Return each line of the listing that contains the string "Identity".
--- Start of Data to use ---
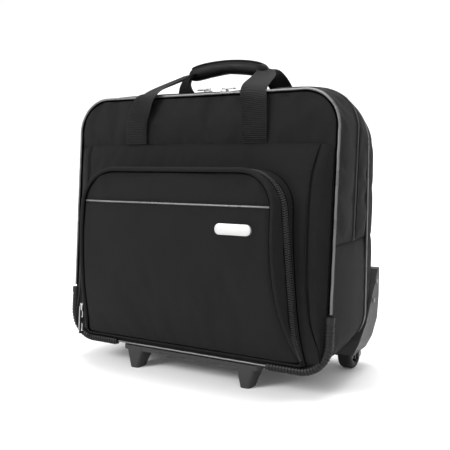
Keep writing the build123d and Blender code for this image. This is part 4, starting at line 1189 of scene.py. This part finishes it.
--- End of Data to use ---
--- Start of Data to use ---
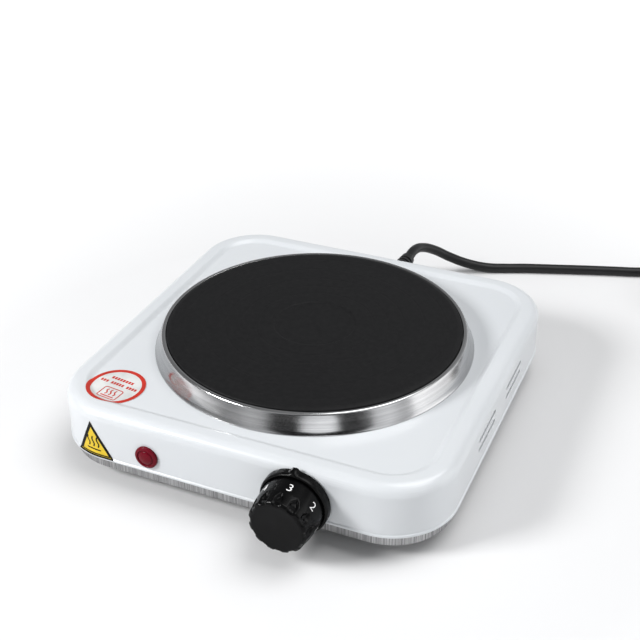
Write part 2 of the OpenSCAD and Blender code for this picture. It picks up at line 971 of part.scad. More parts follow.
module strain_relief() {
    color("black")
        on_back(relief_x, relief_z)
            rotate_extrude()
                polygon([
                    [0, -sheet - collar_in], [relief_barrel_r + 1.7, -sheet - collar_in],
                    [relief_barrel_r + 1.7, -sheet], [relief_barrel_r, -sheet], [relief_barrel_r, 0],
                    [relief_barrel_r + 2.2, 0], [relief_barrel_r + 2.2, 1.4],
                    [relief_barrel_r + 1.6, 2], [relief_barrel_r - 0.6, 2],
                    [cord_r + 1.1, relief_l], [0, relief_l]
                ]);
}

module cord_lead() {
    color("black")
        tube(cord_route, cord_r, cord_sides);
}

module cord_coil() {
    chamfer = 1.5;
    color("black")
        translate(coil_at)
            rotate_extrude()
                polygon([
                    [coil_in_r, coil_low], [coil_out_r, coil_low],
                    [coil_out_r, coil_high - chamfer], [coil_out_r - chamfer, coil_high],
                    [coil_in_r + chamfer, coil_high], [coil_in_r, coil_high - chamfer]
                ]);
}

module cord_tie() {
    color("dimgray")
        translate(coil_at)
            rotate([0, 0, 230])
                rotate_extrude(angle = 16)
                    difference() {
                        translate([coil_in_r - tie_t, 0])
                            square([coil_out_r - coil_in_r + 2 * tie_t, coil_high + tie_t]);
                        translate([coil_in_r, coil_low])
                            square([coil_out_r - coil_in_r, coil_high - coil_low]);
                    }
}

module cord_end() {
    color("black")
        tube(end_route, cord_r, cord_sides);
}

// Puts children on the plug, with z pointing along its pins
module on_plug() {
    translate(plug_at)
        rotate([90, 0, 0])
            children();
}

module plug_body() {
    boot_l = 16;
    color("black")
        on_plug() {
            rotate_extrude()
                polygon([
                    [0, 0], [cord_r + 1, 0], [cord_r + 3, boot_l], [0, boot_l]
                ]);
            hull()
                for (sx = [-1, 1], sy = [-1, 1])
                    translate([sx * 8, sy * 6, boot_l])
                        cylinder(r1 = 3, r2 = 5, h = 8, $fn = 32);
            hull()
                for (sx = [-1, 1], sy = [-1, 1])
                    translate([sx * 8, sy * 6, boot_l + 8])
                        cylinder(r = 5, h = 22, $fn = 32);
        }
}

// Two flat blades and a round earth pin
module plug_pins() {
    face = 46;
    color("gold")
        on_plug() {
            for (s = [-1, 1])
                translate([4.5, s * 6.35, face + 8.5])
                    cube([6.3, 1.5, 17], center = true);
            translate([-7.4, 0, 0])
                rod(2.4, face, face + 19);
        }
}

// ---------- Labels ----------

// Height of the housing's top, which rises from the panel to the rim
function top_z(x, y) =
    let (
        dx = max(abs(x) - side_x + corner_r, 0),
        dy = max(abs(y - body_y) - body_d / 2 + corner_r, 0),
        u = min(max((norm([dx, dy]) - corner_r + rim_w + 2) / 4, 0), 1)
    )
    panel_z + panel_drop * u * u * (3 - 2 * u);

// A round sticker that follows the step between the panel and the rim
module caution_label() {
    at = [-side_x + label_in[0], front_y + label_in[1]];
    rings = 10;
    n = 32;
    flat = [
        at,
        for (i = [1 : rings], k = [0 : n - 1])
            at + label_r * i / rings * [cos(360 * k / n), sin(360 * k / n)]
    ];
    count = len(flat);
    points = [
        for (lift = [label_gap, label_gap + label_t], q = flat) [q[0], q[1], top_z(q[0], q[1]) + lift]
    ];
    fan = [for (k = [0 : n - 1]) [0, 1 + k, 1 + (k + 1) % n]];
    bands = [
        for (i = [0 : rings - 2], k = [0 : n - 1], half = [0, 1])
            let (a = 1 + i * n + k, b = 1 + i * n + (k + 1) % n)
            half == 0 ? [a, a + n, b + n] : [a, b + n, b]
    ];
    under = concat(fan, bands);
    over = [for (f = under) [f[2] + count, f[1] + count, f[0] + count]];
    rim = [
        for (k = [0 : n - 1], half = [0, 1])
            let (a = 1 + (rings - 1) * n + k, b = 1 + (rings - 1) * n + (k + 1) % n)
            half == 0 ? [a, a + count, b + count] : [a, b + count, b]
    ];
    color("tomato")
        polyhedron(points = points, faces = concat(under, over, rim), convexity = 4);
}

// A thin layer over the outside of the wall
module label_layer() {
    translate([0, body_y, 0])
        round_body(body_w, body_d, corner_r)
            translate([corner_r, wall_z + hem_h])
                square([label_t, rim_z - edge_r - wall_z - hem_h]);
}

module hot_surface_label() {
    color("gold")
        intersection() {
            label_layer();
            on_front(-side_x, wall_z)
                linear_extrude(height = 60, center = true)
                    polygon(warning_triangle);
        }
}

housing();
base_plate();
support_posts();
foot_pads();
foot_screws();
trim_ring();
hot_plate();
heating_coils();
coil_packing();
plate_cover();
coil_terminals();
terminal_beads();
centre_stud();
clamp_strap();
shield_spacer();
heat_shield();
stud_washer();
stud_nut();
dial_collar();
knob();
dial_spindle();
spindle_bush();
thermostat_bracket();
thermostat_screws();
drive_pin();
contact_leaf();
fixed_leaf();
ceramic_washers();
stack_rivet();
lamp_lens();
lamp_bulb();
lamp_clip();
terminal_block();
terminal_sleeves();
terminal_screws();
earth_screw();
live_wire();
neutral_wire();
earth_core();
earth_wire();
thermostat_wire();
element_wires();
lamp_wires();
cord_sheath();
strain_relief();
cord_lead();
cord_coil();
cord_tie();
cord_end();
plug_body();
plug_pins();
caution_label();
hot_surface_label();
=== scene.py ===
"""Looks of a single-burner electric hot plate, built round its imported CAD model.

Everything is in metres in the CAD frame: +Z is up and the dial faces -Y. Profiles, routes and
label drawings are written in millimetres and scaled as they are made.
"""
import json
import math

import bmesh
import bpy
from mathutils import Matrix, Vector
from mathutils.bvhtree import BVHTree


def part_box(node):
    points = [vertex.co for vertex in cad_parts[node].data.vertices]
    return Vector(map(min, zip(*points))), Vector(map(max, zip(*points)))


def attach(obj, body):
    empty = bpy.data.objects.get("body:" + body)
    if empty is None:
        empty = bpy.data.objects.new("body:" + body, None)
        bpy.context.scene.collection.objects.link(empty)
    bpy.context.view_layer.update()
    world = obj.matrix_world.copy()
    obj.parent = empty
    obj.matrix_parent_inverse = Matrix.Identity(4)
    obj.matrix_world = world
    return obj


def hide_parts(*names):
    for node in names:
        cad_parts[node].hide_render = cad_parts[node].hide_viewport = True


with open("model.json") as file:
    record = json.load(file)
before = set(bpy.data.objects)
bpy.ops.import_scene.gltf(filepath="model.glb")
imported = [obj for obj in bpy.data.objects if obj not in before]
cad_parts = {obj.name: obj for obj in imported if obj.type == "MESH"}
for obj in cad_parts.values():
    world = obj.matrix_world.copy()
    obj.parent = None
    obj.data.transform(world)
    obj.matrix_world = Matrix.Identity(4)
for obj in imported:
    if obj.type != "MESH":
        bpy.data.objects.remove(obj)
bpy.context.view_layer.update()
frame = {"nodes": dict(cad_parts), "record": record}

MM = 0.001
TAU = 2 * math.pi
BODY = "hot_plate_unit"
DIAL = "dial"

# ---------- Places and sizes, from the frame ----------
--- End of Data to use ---
--- Start of Data to use ---
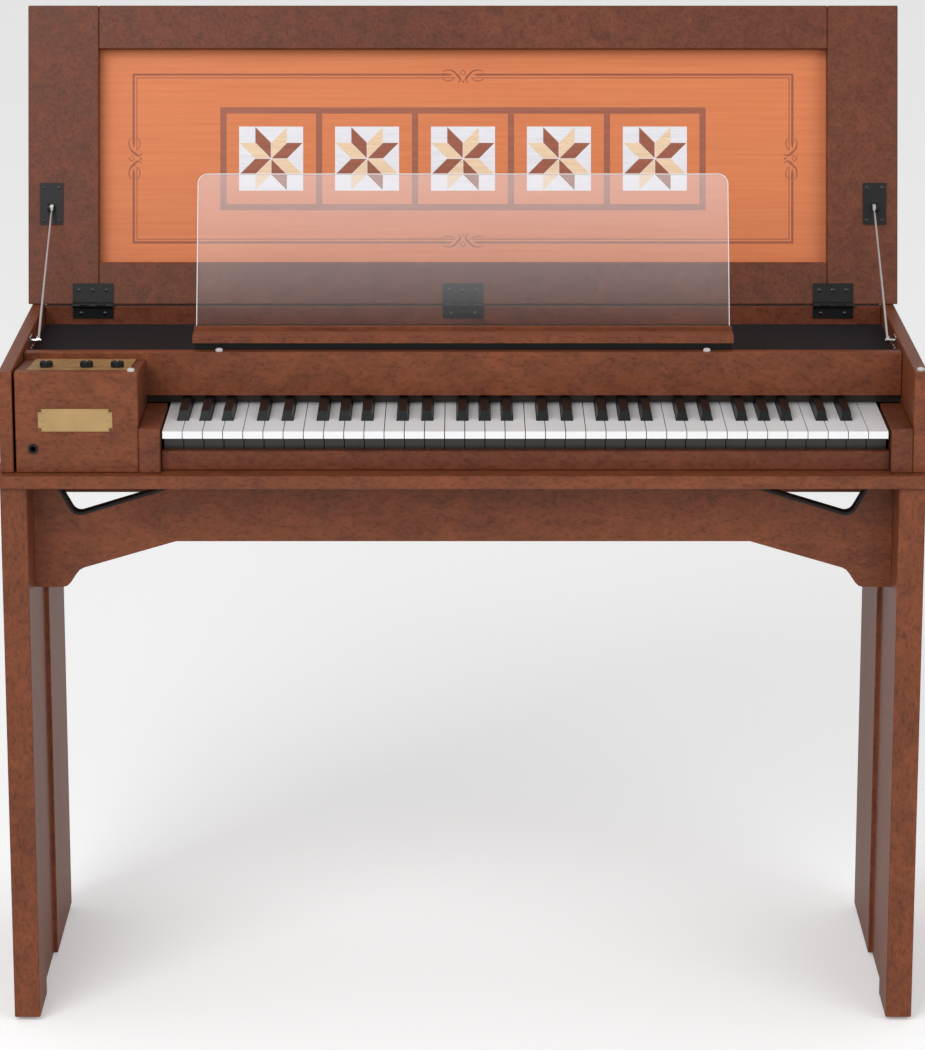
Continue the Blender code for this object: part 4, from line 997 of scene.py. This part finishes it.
--- End of Data to use ---
- _Exercise response_:
    obj.matrix_parent_inverse = Matrix.Identity(4)
    obj.matrix_world = Matrix.Identity(4)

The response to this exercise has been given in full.